Your brain doesn't process audio and video separately — it fuses them into a single perceptual experience. When that fusion is engineered correctly, neural responses become superadditive: stronger than audio and visual signals combined. Learn the science behind multisensory binding and how to weaponize it in every piece of content you create.

The Neural Mechanisms of Multisensory Binding

Multisensory binding is the process by which the brain integrates information arriving from different sensory modalities — primarily vision and audition in the context of video — into a unified perceptual experience. This integration does not happen in a single brain region; it involves a distributed network anchored by three critical structures. The superior colliculus, a midbrain structure, serves as an early convergence point where auditory and visual spatial maps overlap, enabling rapid orienting responses to cross-modal stimuli. The intraparietal cortex handles the spatial and temporal alignment of multisensory signals, acting as a binding coordinator that determines whether two signals belong to the same event. The superior temporal sulcus (STS) is particularly important for social content: it integrates facial movements with speech sounds, enabling lip-reading, speaker identification, and the perception of communicative intent. These three regions work in concert, and their combined activity determines whether a viewer perceives your video as a cohesive experience or as disjointed layers of sound and image competing for attention.

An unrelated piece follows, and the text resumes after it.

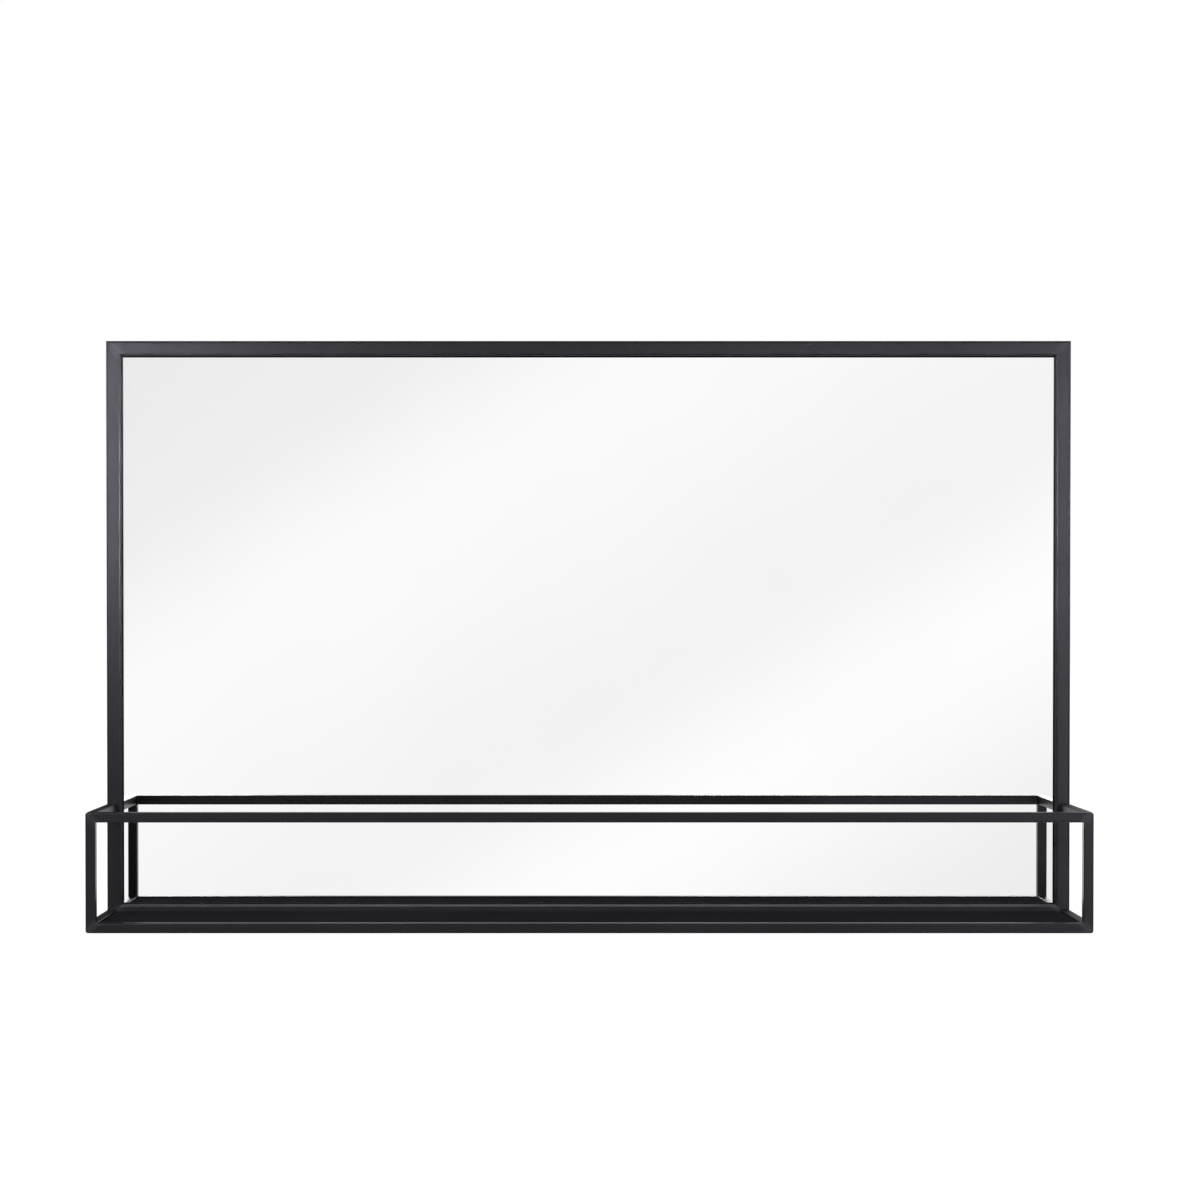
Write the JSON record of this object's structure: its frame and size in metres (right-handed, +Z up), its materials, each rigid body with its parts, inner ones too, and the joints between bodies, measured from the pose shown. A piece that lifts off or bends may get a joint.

The most consequential principle in multisensory neuroscience for content creators is superadditivity. When auditory and visual signals are temporally synchronized and semantically coherent — meaning they arrive at roughly the same moment and convey related information — the neural response in multisensory integration areas is not merely the sum of each unimodal response. It is significantly greater. Research by Stein and Meredith demonstrated that neurons in the superior colliculus can fire at rates 1,200% above baseline when receiving congruent cross-modal input, compared to modest responses from either modality alone. This superadditive enhancement translates directly to attention capture, emotional intensity, and memory encoding. For video content, this means that a perfectly synchronized audio-visual moment — say, a bass drop coinciding with a dramatic visual reveal — does not just feel slightly better than mismatched timing. It produces a categorically different neural event, one that locks attention, triggers emotional arousal, and dramatically increases the probability that the moment will be remembered and, critically, rewatched or shared.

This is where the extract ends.